Extract, unchanged, each line of the listing below from its first line through the line that contains "# The origin", inclusive, and nothing else.

— GIVEN MATERIAL —
%%

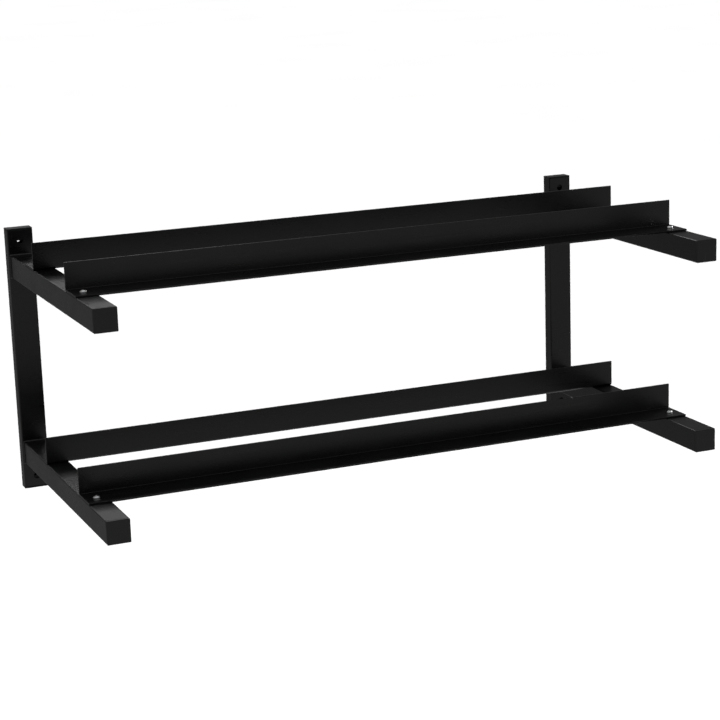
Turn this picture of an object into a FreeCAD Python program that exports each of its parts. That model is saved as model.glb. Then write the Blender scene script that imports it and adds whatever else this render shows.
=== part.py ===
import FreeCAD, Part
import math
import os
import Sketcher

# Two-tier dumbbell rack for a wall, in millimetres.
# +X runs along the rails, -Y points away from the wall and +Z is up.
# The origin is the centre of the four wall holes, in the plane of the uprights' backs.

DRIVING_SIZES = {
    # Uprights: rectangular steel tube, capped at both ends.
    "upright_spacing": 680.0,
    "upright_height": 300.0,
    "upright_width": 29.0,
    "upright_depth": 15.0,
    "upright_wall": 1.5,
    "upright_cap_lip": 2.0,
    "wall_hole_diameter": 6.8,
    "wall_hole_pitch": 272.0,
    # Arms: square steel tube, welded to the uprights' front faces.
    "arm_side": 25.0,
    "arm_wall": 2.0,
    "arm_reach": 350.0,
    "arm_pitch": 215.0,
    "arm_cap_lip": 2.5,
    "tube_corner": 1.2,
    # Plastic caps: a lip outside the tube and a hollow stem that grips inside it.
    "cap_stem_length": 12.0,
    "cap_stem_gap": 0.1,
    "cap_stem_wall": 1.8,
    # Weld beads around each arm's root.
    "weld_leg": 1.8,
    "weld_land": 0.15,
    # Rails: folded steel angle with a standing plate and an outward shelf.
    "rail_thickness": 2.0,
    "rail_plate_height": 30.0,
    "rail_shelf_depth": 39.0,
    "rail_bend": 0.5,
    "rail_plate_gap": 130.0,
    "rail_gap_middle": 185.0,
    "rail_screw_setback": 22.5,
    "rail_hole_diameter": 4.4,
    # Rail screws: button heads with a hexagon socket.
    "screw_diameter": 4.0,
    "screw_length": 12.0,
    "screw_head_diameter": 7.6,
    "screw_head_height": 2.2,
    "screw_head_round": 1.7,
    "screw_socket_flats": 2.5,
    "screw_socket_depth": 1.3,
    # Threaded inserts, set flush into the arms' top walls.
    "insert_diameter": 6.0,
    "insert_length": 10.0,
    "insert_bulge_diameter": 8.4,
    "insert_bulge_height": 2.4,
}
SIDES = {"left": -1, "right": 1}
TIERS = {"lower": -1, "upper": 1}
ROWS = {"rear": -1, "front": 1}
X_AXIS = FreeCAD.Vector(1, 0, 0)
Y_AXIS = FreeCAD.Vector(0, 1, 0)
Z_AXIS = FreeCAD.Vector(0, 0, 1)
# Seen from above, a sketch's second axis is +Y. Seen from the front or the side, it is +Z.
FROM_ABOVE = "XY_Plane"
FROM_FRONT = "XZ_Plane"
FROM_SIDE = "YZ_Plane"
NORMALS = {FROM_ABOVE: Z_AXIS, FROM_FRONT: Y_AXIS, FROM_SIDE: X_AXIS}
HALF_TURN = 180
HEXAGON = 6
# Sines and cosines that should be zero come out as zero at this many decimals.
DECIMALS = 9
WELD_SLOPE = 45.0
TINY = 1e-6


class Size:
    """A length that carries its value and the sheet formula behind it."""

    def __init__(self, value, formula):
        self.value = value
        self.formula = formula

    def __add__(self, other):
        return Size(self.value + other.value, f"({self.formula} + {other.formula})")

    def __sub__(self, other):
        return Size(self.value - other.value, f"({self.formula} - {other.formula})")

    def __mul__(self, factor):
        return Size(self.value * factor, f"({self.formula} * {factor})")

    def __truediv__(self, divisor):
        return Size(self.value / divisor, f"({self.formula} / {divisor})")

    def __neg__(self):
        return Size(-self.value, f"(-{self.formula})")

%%

— CORRECT OUTPUT —
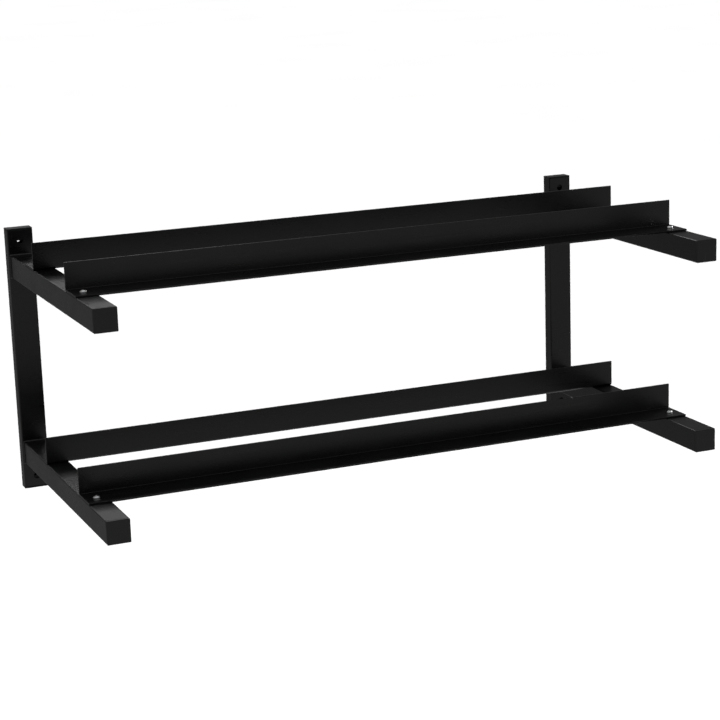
Turn this picture of an object into a FreeCAD Python program that exports each of its parts. That model is saved as model.glb. Then write the Blender scene script that imports it and adds whatever else this render shows.
=== part.py ===
import FreeCAD, Part
import math
import os
import Sketcher

# Two-tier dumbbell rack for a wall, in millimetres.
# +X runs along the rails, -Y points away from the wall and +Z is up.
# The origin is the centre of the four wall holes, in the plane of the uprights' backs.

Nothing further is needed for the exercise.